Entertainment Weekly's Hilary Busis liked the episode, but had reservations over the inclusion of more characters and guest stars: "As much as it warms the cockles of my heart to see Jorge Garcia in something better than Alcatraz, I'd love if Once could cool it with the new characters for a few weeks. Sure, it's cool to see the show's universe grow richer -- but increased breadth can easily hamper increased depth, and at this point, I'd rather learn more about folks who have already been introduced (Cora, especially) than see even more fairy tales/nineteenth century novels/ancient Chinese legends/whatever get thrown into the mix. Well, unless the subjects of those additions are played by more Lost alumni. What will it take to get Josh Holloway on as Peter Pumpkineater, or something?"

The Huffington Post's Laura Prudom gave it a good review: "After the last episode's hit-and-miss introduction to Frankenstein, this week's 'Once Upon a Time' felt like a breath of fresh, top-of-the-beanstalk air." Prudom also thought that this was the strongest episode of the second season so far.

The A.V. Club gave this episode a D: "'Tallahassee' is the first big misstep of this show’s second season, with a flashback that tries too hard to be 'Lost' and fantasy sequences that are crippled by this show’s limited special effects. Once Upon A Time is not Lost.

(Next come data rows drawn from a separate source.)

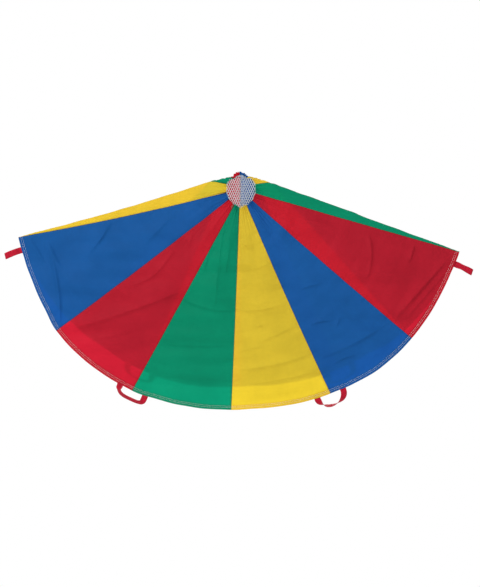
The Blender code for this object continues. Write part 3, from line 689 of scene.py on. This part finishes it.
def stitchRow(inset, depth, shift):
    fine = np.linspace(0.0, 12.0, 12 * thread["samples"] + 1)
    t = 1.0 - inset / goreLength
    line, _ = clothPoints(fine, np.full_like(fine, t))
    run = runAlong(line)
    count = int(run[-1] / (thread["stitch"] + thread["gap"]))
    pitch = run[-1] / count
    starts = np.arange(count) * pitch + shift * pitch
    shares, lifts, sizes = np.array(thread["profile"]).T
    at = (starts[:, None] + shares[None, :] * thread["stitch"]) % run[-1]
    u = np.interp(at, run, fine)
    points, normals = clothPoints(u, np.full_like(u, t))
    sides = np.cross(unit(points[:, -1] - points[:, 0])[:, None, :], normals)
    face = 1.0 if depth == 0.0 else -1.0
    centres = points - normals * depth + normals * face * (lifts * thread["rise"])[None, :, None]
    angles = 2 * math.pi * np.arange(thread["sides"]) / thread["sides"]
    wide = sides[:, :, None, :] * (np.cos(angles) * thread["width"] / 2)[None, None, :, None]
    high = normals[:, :, None, :] * (np.sin(angles) * thread["rise"] / 2)[None, None, :, None]
    return centres[:, :, None, :] + (wide + high) * sizes[None, :, None, None]


def tubeObject(name, ringSets, material):
    points, faces, start = [], [], 0
    for rings in ringSets:
        tubes, stations, sides = rings.shape[:3]
        index = start + np.arange(tubes * stations * sides).reshape(tubes, stations, sides)
        near, far = index[:, :-1], index[:, 1:]
        walls = np.stack([near, np.roll(near, -1, 2), np.roll(far, -1, 2), far], -1)
        faces += walls.reshape(-1, 4).tolist()
        faces += index[:, 0, ::-1].tolist() + index[:, -1].tolist()
        points.append(rings.reshape(-1, 3))
        start += tubes * stations * sides
    mesh = bpy.data.meshes.new(name)
    mesh.from_pydata(np.concatenate(points).tolist(), [], faces)
    bm = bmesh.new()
    bm.from_mesh(mesh)
    bmesh.ops.recalc_face_normals(bm, faces=bm.faces)
    bm.to_mesh(mesh)
    bm.free()
    mesh.shade_smooth()
    return addObject(name, mesh, material)


for node, inset in thread["insets"].items():
    shift = 0.5 if node.endswith("upper") else 0.0
    rows = [stitchRow(inset, 0.0, shift), stitchRow(inset, 2 * gore["turn"], shift + 0.5)]
    item = tubeObject("hemStitches" + node.split("_")[-1].capitalize(), rows, threadMaterial)
    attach(item, "canopy")
    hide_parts(node)
print("hem stitched")


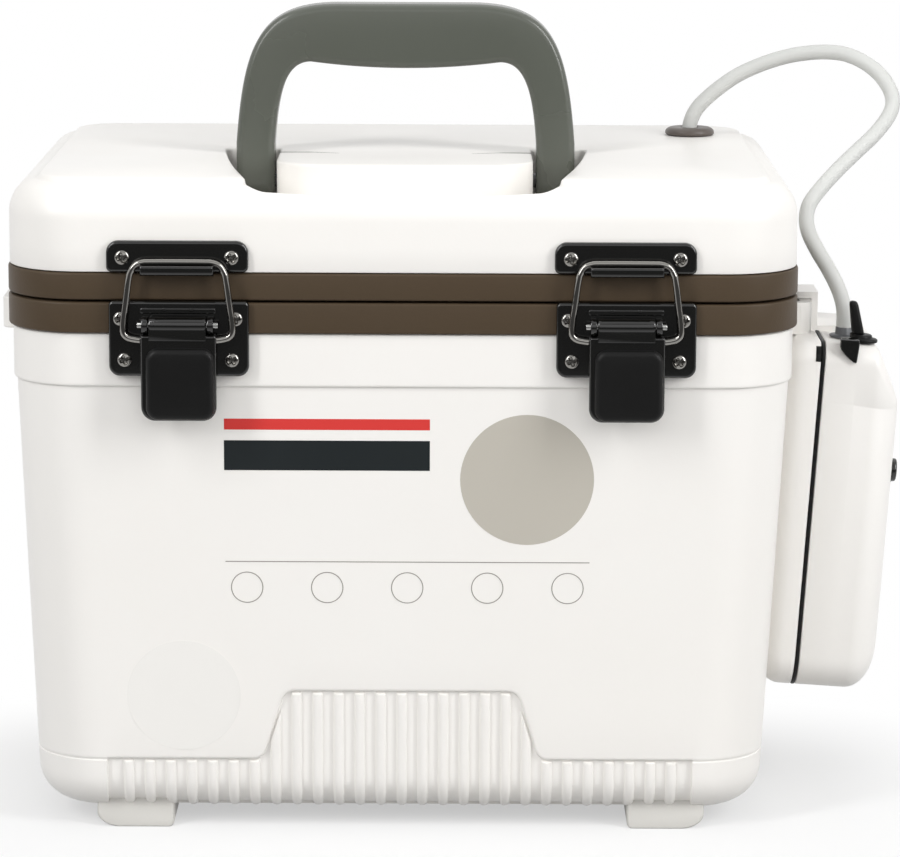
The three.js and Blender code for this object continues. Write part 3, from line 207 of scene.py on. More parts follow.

The latter succeeded because it was able to flesh out its characters and make them real people trapped in fantastic circumstances, but OUAT is the exact opposite, transplanting characters from fantasy to reality. The fairybacks serve the same purpose as Lost’s flashbacks/forwards/sideways, attempting to flesh out the human side of these characters, but the fairy tale environment actively works against that goal. Especially when this show loses sight of the limitations that a network television budget puts on storytelling. I don’t know if there have been any episodes that have been as negatively affected by this show’s lacking visuals as 'Tallahassee,' which features some incredibly sloppy green screen work."

IGN's Amy Ratcliffe gave the episode a 7.0, stating that "this week's Once Upon a Time told a touching story and featured a terribly rendered giant," in reference to Emma's backstory and the episode's special effects.